In this light, the Chief Minister’s exhortation to abandon partisan chants appears more a rhetorical flourish than a concrete policy directive, for no detailed timetable, financial appropriation, nor accountable oversight mechanism has been publicly disclosed to assure the citizenry that the promised educational rejuvenation will materialise beyond the echo of ceremonial speeches. Observers within municipal circles have noted that the recent allocation of state funds to infrastructure projects has been disproportionately directed towards highway expansion and industrial park development, while the tranche earmarked for school refurbishment remains markedly insufficient, thereby perpetuating the structural inequities that the minister professes to eradicate.
Ordinary residents of neighborhoods such as Salt Lake, Behala, and the older quarters of North Kolkata report that children continue to attend classes in buildings whose walls are stained with mold, that librarians are unable to acquire new volumes due to budgetary constraints, and that the promised 'Tagore‑inspired renaissance' remains a distant ideal rather than a lived reality within their everyday environs. Furthermore, the absence of a transparent grievance redressal platform has left aggrieved parents and cultural advocates without recourse, compelling them to rely upon ad‑hoc petitions and media appeals in hopes that the administration will acknowledge their concerns, a situation that underscores the systemic inertia that the Chief Minister’s declaration seemingly overlooks.
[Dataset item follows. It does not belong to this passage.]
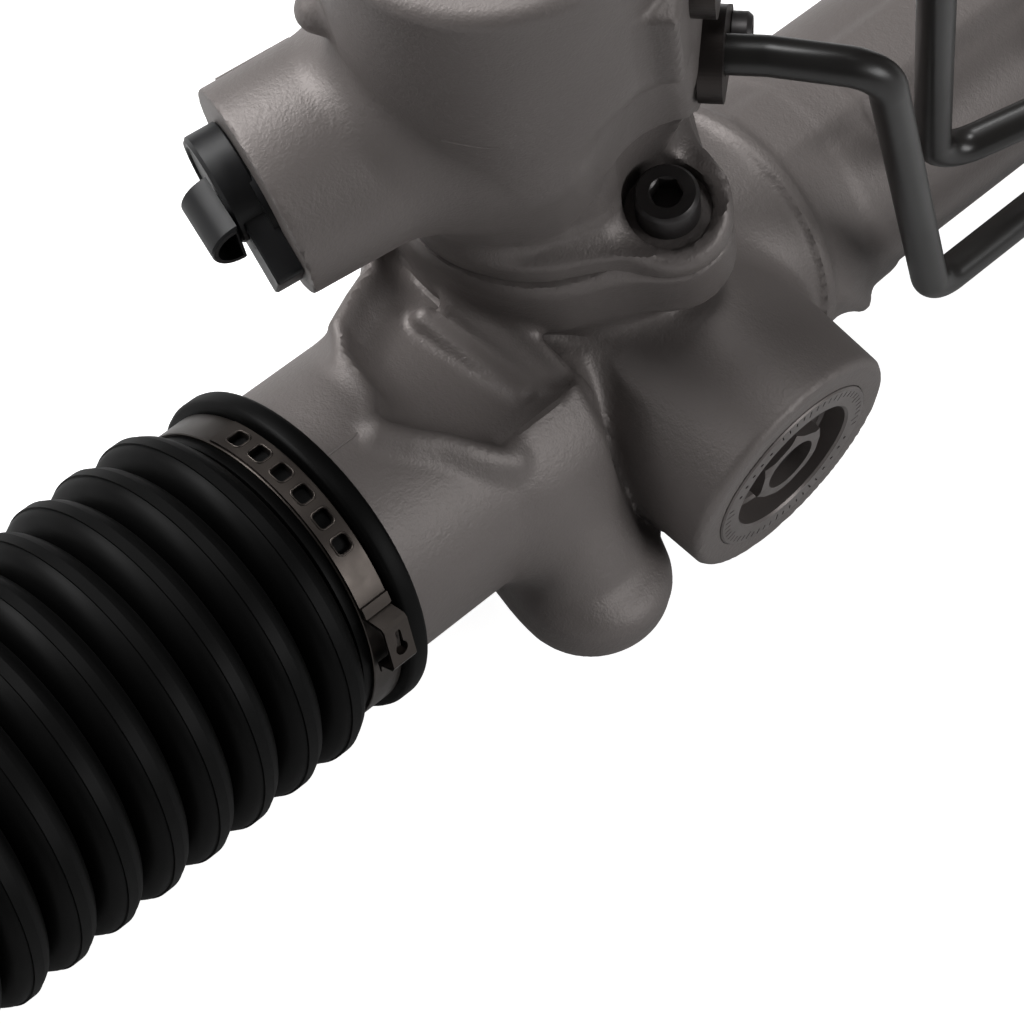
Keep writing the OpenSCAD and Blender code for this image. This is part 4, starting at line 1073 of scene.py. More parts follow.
@dataclass
class ValveHousing:
    """The leaning valve tower with its barrel, solenoid boss, line pad and joint flange.

    The shoulder is where the barrel starts to narrow: angles about the pinion, and heights.
    """

    joint: Joint = Joint()
    route: Route = Route()
    top: float = 166
    barrel_r: float = 34.5
    waist_r: float = 25.5
    bore_r: float = 19
    boss_r: float = 22
    boss_reach: float = 58
    pad_bottom: float = 84
    pad: float = 20
    hose_ports: tuple[float, float] = (90, 124)
    hose_turn: float = 90
    hose_reach: float = 40
    hose_r: float = 12
    hose_bore_r: float = 7.2
    seal_bore_r: float = 13.5
    line_bore_r: float = 5.5
    line_gallery_r: float = 2.5
    gallery_r: float = 3
    plunger_bore_r: float = 11
    screw_hole_r: float = 4.4
    counterbore_r: float = 8.9
    flange: float = 9
    shoulder: tuple[tuple[float, float], ...] = (
        (-180, 76), (-168, 79), (-142, 90), (-122, 95), (-108, 103), (-91, 112), (-77, 100),
        (-60, 88), (-20, 80), (90, 76), (180, 76))
    cell: float = 1.0

    def barrel(self, points: Array) -> Array:
        """The barrel, which narrows to the waist below a shoulder that is highest over the screw."""
        x, y, z = PINION.local(points)
        angle, height = zip(*self.shoulder)
        below = np.interp(np.degrees(np.arctan2(y, x)), angle, height) - z
        narrow = 0.29 * (np.hypot(np.maximum(below + 6, 0), 5) - 5)
        draught = 0.012 * np.maximum(z - 100, 0)
        radius = np.maximum(self.barrel_r + 0.3 - draught - narrow, self.waist_r)
        side = (np.hypot(x, y) - radius) / 1.06
        return round_both(side, np.abs(z - (self.top + self.joint.height + 2) / 2)
                          - (self.top - self.joint.height - 2) / 2, 3)

    def form(self, points: Array) -> Array:
        """Distances to the whole casting."""
        cast = Casting(points)
        cast.add(bar(points, PINION, 36.3, 60, 21.95))
        cast.add(self.joint.flange(points, self.joint.height, self.joint.height + self.flange))
        cast.add(self.barrel(points), 7)
        cast.add(self.line_pad(points), 2)
        cast.add(bar(points, SOLENOID, 0, self.boss_reach, self.boss_r + 0.6, self.boss_r, 0.8), 8)
        cast.add(bar(points, PINION, self.top - 1, self.top + 4, 19.5, edge=1), 1.5)
        for h in self.hose_ports:
            cast.add(bar(points, PINION.turned(self.hose_turn, h), 0, self.hose_reach, self.hose_r,
                         edge=1), 5)
        lug = PINION.turned(151, 130)
        cast.add(finger(points, lug.point(0, 0, 28), lug.point(0, 0, 35), 5.5, 4.5), 3)
        self.cuts(cast)
        return cast.distance

    def line_pad(self, points: Array) -> Array:
        """The flat pad that the two lines are clamped to."""
        place = PINION.turned(self.route.turn, 0)
        low, high = self.pad_bottom, self.route.ports[1] + 16
        return block(points, place, (-(low + high) / 2, 0, self.route.reach - self.pad / 2),
                     ((high - low) / 2, 21, self.pad / 2), 1.5)

    def cuts(self, cast: Casting) -> None:
        """Bores, counterbores, the scoop beside the joint screw, and ports."""
        points = cast.points
        flange_top = self.joint.height + self.flange
        scoop = (PINION.turned(-80, flange_top + 7).point(0, 0, 35),
                 PINION.turned(-90, flange_top + 45).point(0, 0, 48))
        cast.cut(finger(points, *scoop, 11, 19), 5)
        cast.cut(bar(points, PINION, 30, self.top - 20, self.bore_r))
        cast.cut(bar(points, PINION, self.top - 21, self.top + 8, self.seal_bore_r))
        low = self.joint.height
        for turn in self.joint.turns():
            place = self.joint.screw(turn)
            cast.cut(bar(points, place, low - 2, low + 12, self.screw_hole_r))
            cast.cut(bar(points, place, low + 5, low + 36, self.counterbore_r), 0.7)
        for h in self.hose_ports:
            place = PINION.turned(self.hose_turn, h)
            cast.cut(bar(points, place, 26, self.hose_reach + 6, self.hose_bore_r), 0.6)
            cast.cut(bar(points, place, 0, 30, self.gallery_r))
        for h in self.route.ports:
            place = PINION.turned(self.route.turn, h)
            cast.cut(bar(points, place, self.route.reach - 8, self.route.reach + 3, self.line_bore_r))
            cast.cut(bar(points, place, 0, self.route.reach, self.line_gallery_r))
        cast.cut(bar(points, SOLENOID, 0, 40, self.gallery_r))
        cast.cut(bar(points, SOLENOID, 26, self.boss_reach + 4, self.plunger_bore_r), 0.6)

    def build(self) -> bpy.types.Object:
        """Builds the casting, dresses it and puts it in the CAD casting's place."""
        low, high = (np.array(v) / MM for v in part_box("valve_housing"))
        points, faces = Skin(self.form, low - 2, high + 2, self.cell).mesh()
        obj = make_object("valve_casting", points, faces, 32)
        Stock.CAST.value.dress(obj)
        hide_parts("valve_housing")
        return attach(obj, "housing")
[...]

Given the evident disparity between the ministerial rhetoric and the observable state of school infrastructure, one must ask whether the existing statutory framework governing public education financing affords sufficient discretion to the executive to reallocate resources towards urgent repairs without legislative endorsement. Moreover, does the absence of a legally mandated audit trail for the allocation of cultural preservation funds create an environment in which fiscal opacity can masquerade as administrative efficiency, thereby undermining public confidence in the stewardship of heritage sites? If municipal officers are empowered to defer critical maintenance pending the issuance of politically timed directives, what recourse remains for citizens whose children’s safety is compromised by crumbling ceilings and insufficient fire‑safety installations? To what extent does the current grievance‑handling procedure, which relies upon informal ministerial audiences rather than codified procedural safeguards, satisfy the procedural due‑process requirements articulated in the state’s own administrative law? Finally, might the prevailing practice of invoking universalist symbolism while neglecting the statutory obligations to deliver measurable improvements reveal a deeper constitutional tension between the ideals of inclusive governance and the practical imperatives of accountable municipal management?
In light of these considerations, does the lack of a transparent, time‑bound action plan for the refurbishment of educational facilities constitute a breach of the state's duty to provide safe learning environments as mandated by the Right to Education Act? Should the legislative assembly be called upon to scrutinise the executive's discretionary budgeting powers when the promised Tagorean cultural renaissance remains unrealised amidst a backlog of pending restoration contracts? Can the municipal corporation be held liable for the continued exposure of vulnerable populations to hazardous conditions when statutory inspection reports have repeatedly flagged non‑compliance yet remain unaddressed? Would the establishment of an independent oversight committee, endowed with investigatory authority over both educational and cultural expenditures, serve to reconcile the dissonance between political grandstanding and the tangible delivery of civic services? And, perhaps most pertinently, does the persistent reliance on rhetorical inclusivity without accompanying legal and administrative mechanisms ultimately erode the very democratic contract that obliges elected officials to transform aspirational language into enforceable, measurable outcomes for the common citizenry?